Thursday 9th May, Ascension Day
(Contribution for 'Chapter & Verse' in Reform magazine, May edition)
The
ancient Egyptian myth of Osiris tells of a ‘green’ god, born of earth and sky,
a river god in a dangerously overheating world, who offers his cooling waters
to the parched earth. After being brutally dismembered by his jealous brother,
his widow Isis gathers the pieces of his corpse and plants them across the land
of Egypt. Once a king, he has become the soil of the kingdom itself.[1]
However
‘earthy’ our understandings of the incarnation of God in Jesus, the story of
his ‘ascension’ can all too easily undo that earthiness. Having been buried in
the earth, Jesus is not just resurrected (literally, ‘stood up again’), but his
body is ‘taken up’ and away from his disciples. It is easy to find ourselves,
with them, left standing ‘looking up towards heaven’ (Acts 1:11), swept up in a
return to the kind of ‘sky god’ theology that devalues the ‘down here’ in ways
that, as we are now all too aware, have been profoundly damaging in our
relationship with the earth (and by ‘our’, I mean particularly we who are
children of Western modernity).
There
are two pointers in the text to suggest that this should absolutely not be the
case. First, there is the angelic couple who ask the disciples why they
are still standing there and tell them that Jesus ‘will come in the same way as
you saw him go’ (v.11). Second is the promise from Jesus himself of the power
of the coming Holy Spirit (v. 8). There is a continuity between the Jesus they
have seemingly ‘lost’ and the Spirit who is coming, that redirects their
attention somewhere other than ‘up and away’. We cannot think (or preach)

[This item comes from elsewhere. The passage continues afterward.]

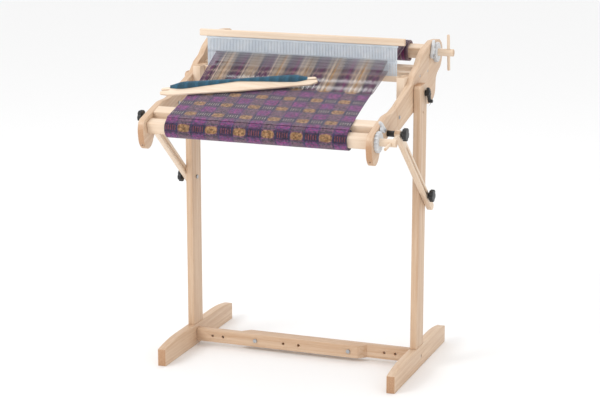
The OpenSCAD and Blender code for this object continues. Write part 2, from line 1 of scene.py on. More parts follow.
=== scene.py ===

Ascension without Pentecost. The two are one ‘moment’ in the story, just as
Good Friday and Easter Day are one inextricable ‘moment’, even if both such
‘moments’ also contain a hiatus, an uncomfortable ‘in-between time’, that
demands a thoroughly grounded patience, an insistent waiting, a stubborn
‘sticking together’ (that often women, in these stories, seem to be better at
than men).
Contemporary
science and ancient indigenous wisdom both remind us of an ecological
complexity to the world that we modern Westerners have tended to forget. They
also complexify the ‘up-down’ cosmology of the ascension story and its
theological legacy. It might have made sense of the writer to the Ephesians to
declare Christ as ‘far above all rule and authority and power and dominion’
(Ephesians 1:21), ‘far above’ the oppressive politics of Empire and domination
that the Christians of Ephesus would have known well. But what if the immeasurably
different power of God (v. 19) is more akin to the complex, underground,
connective systems of roots and mycelial fungi that enable the sharing (between
trees, for example) of nourishment, communication, care and wisdom?[2]
An elusive yet powerful ‘undercommons’ that the powers of Empire will never
comprehend?[3]
What
we humans notice as mushrooms are merely the above-ground ‘blooming’ of such vast,
subterranean fungal networks. The mushroom’s caps shelter a whole host of tiny
spores which, eventually, are ejected with huge force (10,000 times the G-force
experienced by astronauts leaving Earth), high up into the air. Fifty million
tons of spores enter the atmosphere every year, following the wind, riding the
currents, attracting water molecules, accumulating into rain clouds, and
finally falling down to earth again in the rain, creating the perfect, damp
conditions for mushrooms to grow…[4]
“be glad, and rejoice in the Lord
your God, for … he has poured down for you abundant rain… I will pour out my
spirit on all flesh…” (Joel 2:23, 28)
Are
we perhaps offered here an ecological parable of a more embodied, more
‘earthed’, Ascension-and-Pentecost? Instead of searching for some distant
heaven, why don’t we learn to sing and dance in the rain, in the outpouring of
the Spirit on all flesh? Instead of standing looking up for the Jesus we think
we’ve lost, why don’t we look downwards, following the loving gaze of the one
who ‘has put all things under his feet’ (Ephesians 1:22), and who reminds us
that the place on which we are standing is holy ground (Exodus 3:5).
[1]
For more, see Sophie Strand, The Flowering Wand: Rewilding the Sacred
Masculine (Rochester: Inner Traditions, 2022), pp.120-4.
[2]
See. e.g. Merlin Sheldrake, Entangled Life: How Fungi Make Our Worlds,
Change Our Minds, And Shape Our Futures (Dublin: Vintage, 2020).
[3]
See Stefano Harney & Fred Moten, The Undercommons [FINISH REF.]
[4]
See Sophie Strand, The Flowering Wand, pp.11-12.